For week 4 of TED2020, leaders in international development, history, architecture and public policy explored how we might rebuild during the COVID-19 pandemic and the ongoing protests against racial injustice in the United States. Below, a recap of their insights.
Achim Steiner, head of the United National Development Programme
Big idea: The public and private sectors must work together to rebuild communities and economies from the COVID-19 pandemic.
Why? When the coronavirus hit, many governments and organizations were unprepared and ill-equipped to respond effectively, says Achim Steiner. He details the ways the UNDP is partnering with both private companies and state governments to help developing countries rebuild, including delivering medicine and supplies, setting up Zoom accounts for governing bodies and building virus tracking systems. Now that countries are beginning to think broadly about life after COVID-19, Steiner says that widespread disenchantment with the state is leading people to question the future of society. They’re rethinking the relationship between the state and its citizens, the role of the private sector and the definition of a public good. He believes that CEOs and business leaders need to step forward and forge alliances with the public sector in order to address societal inequalities and shape the future of economies. “It is not that the state regulates all the problems and the private sector is essentially best off if it can just focus on its own shareholders or entrepreneurial success,” he says. “We need both.”
Ibram X. Kendi, Author and historian
Big idea: To create a more just society, we need to make antiracism part of our everyday lives.
How? There is no such thing as being “not racist,” says Ibram X. Kendi. He explains that an idea, behavior or policy is either racist (suggesting that any racial group is superior or inferior in any way) or antiracist (suggesting that the racial groups are equals in all their apparent differences). In this sense, “racist” isn’t a fixed identity — a bad, evil person — but rather a descriptive term, highlighting what someone is doing in a particular moment. Anyone can be racist or antiracist; the difference is found in how we choose to see ourselves and others. Antiracism is vulnerable work, Kendi says, and it requires persistent self-awareness, self-examination and self-criticism, grounded in a willingness to concede your privileges and admit when you’re wrong. As we learn to more clearly recognize, take responsibility for and reject prejudices in our public policies, workplaces and personal beliefs, we can actively use this awareness to uproot injustice and inequality in the world — and replace it with love. “The heartbeat of racism itself has always been denial,” he says. “The heartbeat of antiracism is confession.” Watch the full discussion on TED.com.
Aaron Maniam, Poet and policymaker
Big idea: By crafting a range of imaginative, interlocking metaphors, we can better understand COVID-19, its real-time impacts and how the pandemic continues to change our world.
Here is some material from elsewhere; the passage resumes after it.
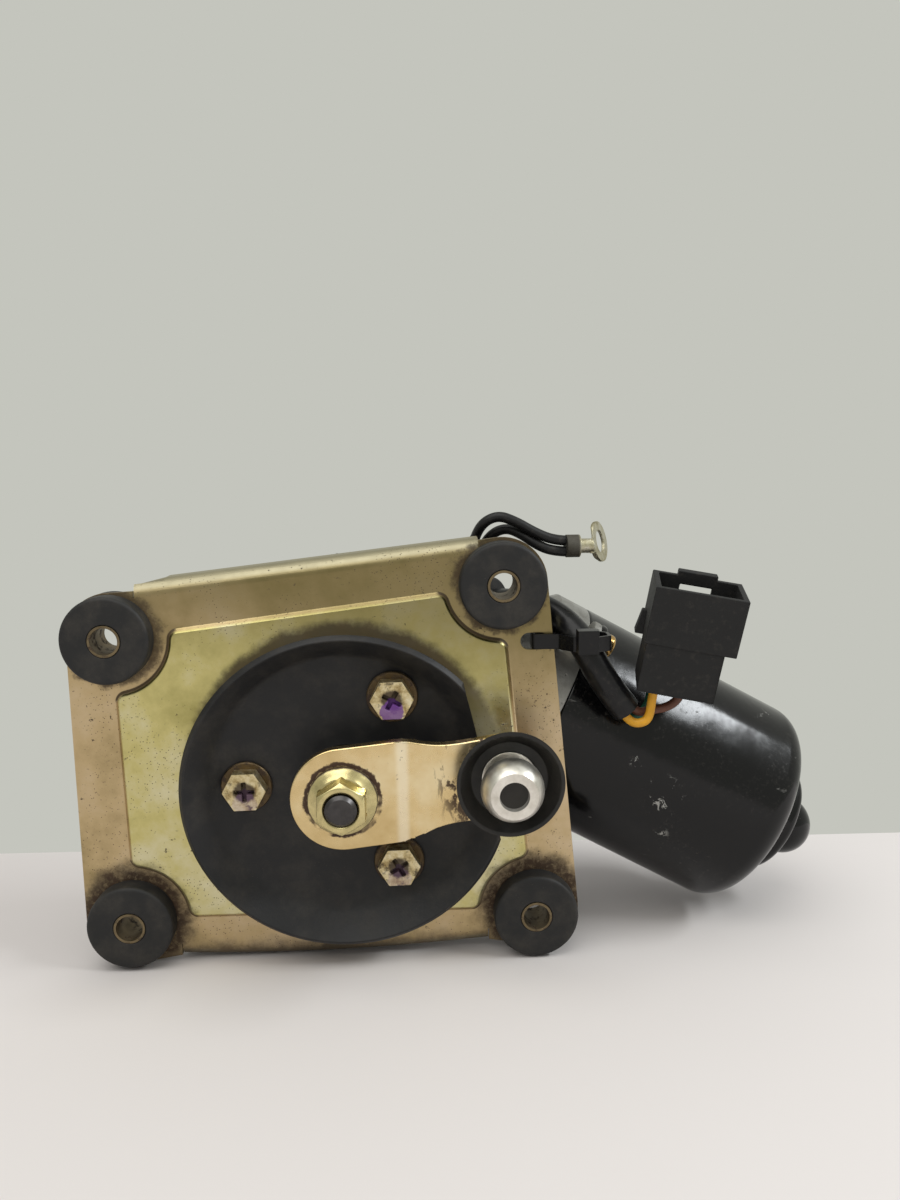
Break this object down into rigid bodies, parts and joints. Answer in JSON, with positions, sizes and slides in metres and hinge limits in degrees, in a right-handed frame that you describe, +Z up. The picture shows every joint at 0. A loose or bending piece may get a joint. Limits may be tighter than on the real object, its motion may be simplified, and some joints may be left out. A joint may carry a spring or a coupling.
{
  "type": "wiper motor",
  "caption": "Windscreen wiper motor with worm gear, crank arm and ball stud on a pressed mounting plate with rubber grommets and a bulkhead seal.",
  "frame": {"origin": "on the crank's axis, in the plane of the four grommets' front faces", "axes": "X along the plate, +Y back through the plate towards the gear, +Z up; the crank's axis is -Y"},
  "size_m": [0.2136, 0.0949, 0.1252],
  "materials": {
    "zinc_plate": "yellow passivated zinc, worn",
    "grommet_rubber": "dull moulded rubber",
    "seal_rubber": "dull moulded rubber",
    "sleeve_steel": "zinc plated",
    "screw_steel": "zinc plated, stained",
    "arm_steel": "zinc plated, stained",
    "nut_steel": "yellow passivated zinc",
    "ball_steel": "polished, greased",
    "boot_rubber": "dull moulded rubber",
    "shaft_steel": "ground",
    "black_paint": "gloss black",
    "gold_screw": "yellow passivated",
    "cast_alloy": "as cast",
    "cover_zinc": "zinc plated",
    "gasket_fibre": "fibre",
    "bronze": "sintered, oiled",
    "wheel_nylon": "moulded nylon",
    "copper": "copper",
    "insulator": "moulded phenolic",
    "ferrite": "sintered ferrite",
    "core_steel": "laminated, varnished",
    "carbon": "carbon",
    "spring_steel": "spring steel",
    "sheath_vinyl": "vinyl",
    "tie_nylon": "nylon",
    "wire_yellow": "vinyl",
    "wire_green": "vinyl",
    "wire_brown": "vinyl",
    "wire_black": "vinyl",
    "connector_plastic": "moulded plastic",
    "tinned": "tinned, tarnished"
  },
  "bodies": {
    "frame": {"mounting_plate": "zinc_plate", "seal_disc": "seal_rubber", "plate_screws": "screw_steel", "screw_washers": "screw_steel", "gear_housing": "cast_alloy", "shaft_bush": "bronze", "shaft_seal": "seal_rubber", "gear_cover": "cover_zinc", "cover_gasket": "gasket_fibre", "cover_screws": "screw_steel", "park_contact_carrier": "insulator", "park_contacts": "copper", "motor_can": "black_paint", "magnet_upper": "ferrite", "magnet_lower": "ferrite", "end_bush": "bronze", "worm_drive_bush": "bronze", "worm_end_bush": "bronze", "brush_plate": "insulator", "brushes": "carbon", "brush_springs": "spring_steel", "can_screws": "gold_screw", "thrust_screw": "screw_steel", "thrust_locknut": "screw_steel", "harness_grommet": "grommet_rubber", "earth_grommet": "grommet_rubber", "harness_sheath": "sheath_vinyl", "cable_tie": "tie_nylon", "wire_yellow": "wire_yellow", "wire_green": "wire_green", "wire_brown": "wire_brown", "connector_housing": "connector_plastic", "connector_terminals": "tinned", "earth_wire_a": "wire_black", "earth_wire_b": "wire_black", "ring_terminal": "tinned", "grommet_upper_left": "grommet_rubber", "sleeve_upper_left": "sleeve_steel", "grommet_upper_right": "grommet_rubber", "sleeve_upper_right": "sleeve_steel", "grommet_lower_right": "grommet_rubber", "sleeve_lower_right": "sleeve_steel", "grommet_lower_left": "grommet_rubber", "sleeve_lower_left": "sleeve_steel"},
    "crank": {"output_shaft": "shaft_steel", "worm_wheel": "wheel_nylon", "park_cam": "copper", "crank_arm": "arm_steel", "crank_nut": "nut_steel", "ball_stud": "ball_steel", "ball_boot": "boot_rubber", "shaft_clip": "spring_steel"},
    "armature": {"armature_shaft": "shaft_steel", "armature_core": "core_steel", "armature_windings": "copper", "commutator": "copper", "thrust_ball": "ball_steel"}
  },
  "joints": [
    {"name": "crank_turn", "type": "hinge", "parent": "frame", "child": "crank", "pos_m": [0, 0, 0], "axis": [0, -1, 0], "continuous": true},
    {"name": "armature_spin", "type": "hinge", "parent": "frame", "child": "armature", "pos_m": [0.01802, 0.039, 0.0326], "axis": [0.8751, 0, -0.4839], "continuous": true}
  ],
  "couplings": [
    {"joint": "armature_spin", "follows": "crank_turn", "ratio": 62}
  ]
}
How? As a poet and a policymaker in Singapore, Maniam knows the importance of language to capture and evoke the state of the world — and to envision our future. As people across the world share their stories of the pandemic’s impact, a number of leading metaphors have emerged. In one lens, humanity has “declared war” on COVID-19 — but that angle erases any positive effects of the pandemic, like how many have been able to spend more time with loved ones. In another lens, COVID-19 has been a global “journey” — but that perspective can simplify the way class, race and location severely impact how people move through this time. Maniam offers another lens: that the pandemic has introduced a new, constantly evolving “ecology” to the world, irrevocably changing how we live on local, national and global levels. But even the ecology metaphor doesn’t quite encompass the entirety of this era, he admits. Maniam instead encourages us to examine and reflect on the pandemic across a number of angles, noting that none of these lenses, or any others, are mutually exclusive. Our individual and collective experiences of this unprecedented time deserve to be told and remembered in expansive, robust and inclusive ways. “Each of us is never going to have a monopoly on truth,” he says. “We have to value the diversity that others bring by recognizing their identity diversity … and their competent diversity — the importance of people coming from disciplines like engineering, history, public health, etc. — all contributing to a much richer understanding and totality of the situation we’re in.”
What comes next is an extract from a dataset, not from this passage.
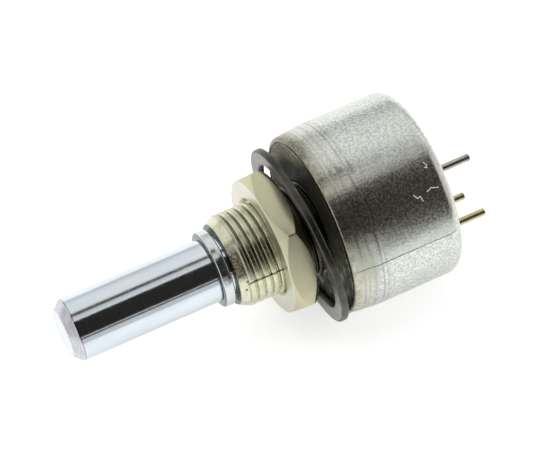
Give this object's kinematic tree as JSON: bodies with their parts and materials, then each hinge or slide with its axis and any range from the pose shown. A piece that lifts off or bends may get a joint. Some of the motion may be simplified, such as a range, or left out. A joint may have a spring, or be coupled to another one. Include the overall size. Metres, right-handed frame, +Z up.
{
  "type": "rotary potentiometer",
  "caption": "Panel-mounted rotary potentiometer: plain round shaft in a threaded bush with nut and toothed lock washer, round metal can and wire pins at the rear.",
  "frame": {"origin": "on the shaft's axis, in the plane of the can's front, where the panel sits", "axes": "-Y along the shaft towards its tip, +Y to the pins, +Z up, +X right seen from the shaft's end"},
  "size_m": [0.0191, 0.0425, 0.019],
  "materials": {
    "shaft_steel": "bright plated steel, drawn along its length",
    "ring_steel": "bright plated spring steel",
    "inner_steel": "plain stamped steel",
    "bush_nickel": "dull nickel plate over turned brass",
    "nut_nickel": "satin champagne nickel plate over brass",
    "washer_black": "black oxide on spring steel, half gloss",
    "can_metal": "satin tin plate with faint turning marks and a fine mottle",
    "black_moulding": "black thermoset moulding, half gloss",
    "black_rubber": "black seal rubber",
    "amber_moulding": "brown thermoset moulding, matt",
    "ceramic": "white fired ceramic, fine matt",
    "track_ink": "black resistive ink, matt",
    "silver_ink": "fired silver ink",
    "contact_metal": "gold-coloured contact alloy, half gloss",
    "rivet_brass": "bright brass",
    "pin_gold": "thin gold plate over wire",
    "pin_tin": "tinned wire",
    "bead": "dark insulating bead, glossy"
  },
  "bodies": {
    "body": {"bushing": "bush_nickel", "hex_nut": "nut_nickel", "lock_washer": "washer_black", "can": "can_metal", "front_plate": "black_moulding", "plate_seal": "black_rubber", "substrate": "ceramic", "resistive_track": "track_ink", "collector_ring": "silver_ink", "end_pads": "silver_ink", "header": "amber_moulding", "end_pin_1": "pin_tin", "end_pin_3": "pin_gold", "wiper_pin_2": "pin_gold", "pin_bead_1": "bead", "pin_bead_3": "bead", "pin_bead_2": "bead"},
    "rotor": {"shaft": "shaft_steel", "retaining_ring": "ring_steel", "shaft_seal": "black_rubber", "thrust_washer": "contact_metal", "stop_arm": "inner_steel", "spring_washer": "inner_steel", "rotor": "amber_moulding", "rotor_clip": "inner_steel", "contact_spring": "contact_metal", "contact_rivets": "rivet_brass"}
  },
  "joints": [
    {"name": "shaft_turn", "type": "hinge", "parent": "body", "child": "rotor", "pos_m": [0, 0, 0], "axis": [0, 1, 0], "range_deg": [-150, 150]}
  ]
}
Vishaan Chakrabarti, Architect
Big idea: Cities are facing a crisis of inequity and a crisis in health. To recover and heal, we need to plan our urban areas around inclusion and equality.
How? In order to implement a new urban agenda rooted in equity, Vishaan Chakrabarti says that we need to consider three components: affordable housing and accessible health care; sustainable urban mobility; and attainable social and cultural resources. Chakrabarti shatters the false narrative of having to choose between an impoverished city or a prosperous one, instead envisioning one whose urban fabric is diverse with reformed housing policies and budgets. “Housing is health,” he says. “You cannot have a healthy society if people are under housing stress or have homelessness.” With a third of public space dedicated to private cars in many cities, Chakrabarti points to the massive opportunity we have to dedicate more space to socially distanced ways to commute and ecologically conscious modes of transportation, like walking or biking. We will need to go directly to communities and ask what their needs are to build inclusive, eco-friendly and scalable solutions. “We need a new narrative of generosity, not austerity,” he says.